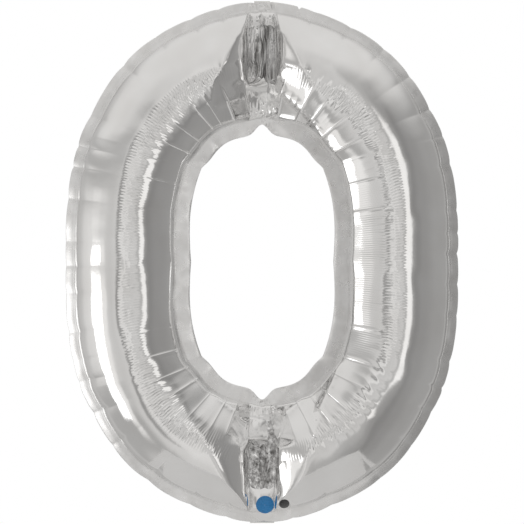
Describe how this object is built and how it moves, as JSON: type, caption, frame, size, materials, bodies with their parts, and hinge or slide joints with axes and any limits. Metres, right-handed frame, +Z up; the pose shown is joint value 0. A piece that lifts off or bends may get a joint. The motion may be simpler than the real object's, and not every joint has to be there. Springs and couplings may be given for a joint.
{
  "type": "foil number balloon",
  "caption": "Inflated silver foil balloon in the shape of a zero, with welded seams and ties, a self-sealing valve, a filling tail that folds away and a hang tab that folds up.",
  "frame": {"origin": "on the floor line under the middle of the lowest edge, in the plane of the seams", "axes": "+Z up the figure, -Y out of its front face, +X to the right seen from the front"},
  "size_m": [0.6478, 0.158, 0.864],
  "materials": {
    "foil": "mirror-bright metallised film, tight and crinkled along its seams",
    "foil_seam": "heat-sealed film margin, bright with fine puckers",
    "valve_film": "clear polyethylene film",
    "print_ink": "plain printed dot on the film"
  },
  "bodies": {
    "envelope": {"front_panel": "foil", "rear_panel": "foil", "outer_seal": "foil_seam", "inner_seal": "foil_seam", "upper_tie_weld": "foil_seam", "lower_tie_weld": "foil_seam", "valve_front_film": "valve_film"},
    "valve_leaf": {"valve_rear_film": "valve_film"},
    "tail": {"tail_front_film": "foil", "tail_rear_film": "foil"},
    "tab": {"hang_tab": "foil"}
  },
  "joints": [
    {"name": "valve_open", "type": "hinge", "parent": "envelope", "child": "valve_leaf", "pos_m": [0, 0.0007, 0.0174], "axis": [-1, 0, 0], "range_deg": [0, 8], "stiffness_Nm_per_rad": 0.0005},
    {"name": "tail_crease", "type": "hinge", "parent": "envelope", "child": "tail", "pos_m": [0, 0, -0.0005], "axis": [-1, 0, 0], "range_deg": [0, 120]},
    {"name": "tab_crease", "type": "hinge", "parent": "envelope", "child": "tab", "pos_m": [0, 0, 0.8645], "axis": [1, 0, 0], "range_deg": [0, 120]}
  ]
}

### WHAT YOU NEED TO DO
Extract all lines as given.

### SOLUTION FOR THIS EXERCISE
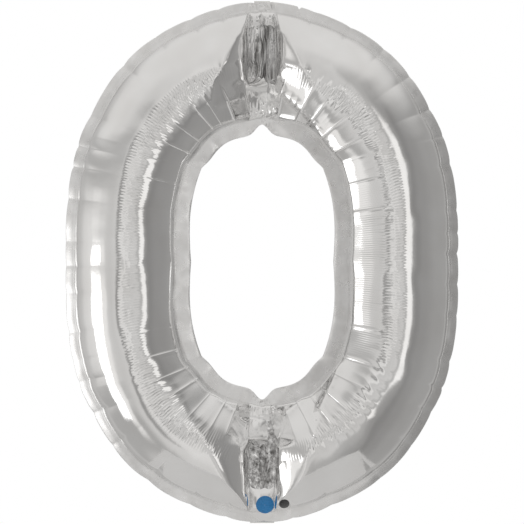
Describe how this object is built and how it moves, as JSON: type, caption, frame, size, materials, bodies with their parts, and hinge or slide joints with axes and any limits. Metres, right-handed frame, +Z up; the pose shown is joint value 0. A piece that lifts off or bends may get a joint. The motion may be simpler than the real object's, and not every joint has to be there. Springs and couplings may be given for a joint.
{
  "type": "foil number balloon",
  "caption": "Inflated silver foil balloon in the shape of a zero, with welded seams and ties, a self-sealing valve, a filling tail that folds away and a hang tab that folds up.",
  "frame": {"origin": "on the floor line under the middle of the lowest edge, in the plane of the seams", "axes": "+Z up the figure, -Y out of its front face, +X to the right seen from the front"},
  "size_m": [0.6478, 0.158, 0.864],
  "materials": {
    "foil": "mirror-bright metallised film, tight and crinkled along its seams",
    "foil_seam": "heat-sealed film margin, bright with fine puckers",
    "valve_film": "clear polyethylene film",
    "print_ink": "plain printed dot on the film"
  },
  "bodies": {
    "envelope": {"front_panel": "foil", "rear_panel": "foil", "outer_seal": "foil_seam", "inner_seal": "foil_seam", "upper_tie_weld": "foil_seam", "lower_tie_weld": "foil_seam", "valve_front_film": "valve_film"},
    "valve_leaf": {"valve_rear_film": "valve_film"},
    "tail": {"tail_front_film": "foil", "tail_rear_film": "foil"},
    "tab": {"hang_tab": "foil"}
  },
  "joints": [
    {"name": "valve_open", "type": "hinge", "parent": "envelope", "child": "valve_leaf", "pos_m": [0, 0.0007, 0.0174], "axis": [-1, 0, 0], "range_deg": [0, 8], "stiffness_Nm_per_rad": 0.0005},
    {"name": "tail_crease", "type": "hinge", "parent": "envelope", "child": "tail", "pos_m": [0, 0, -0.0005], "axis": [-1, 0, 0], "range_deg": [0, 120]},
    {"name": "tab_crease", "type": "hinge", "parent": "envelope", "child": "tab", "pos_m": [0, 0, 0.8645], "axis": [1, 0, 0], "range_deg": [0, 120]}
  ]
}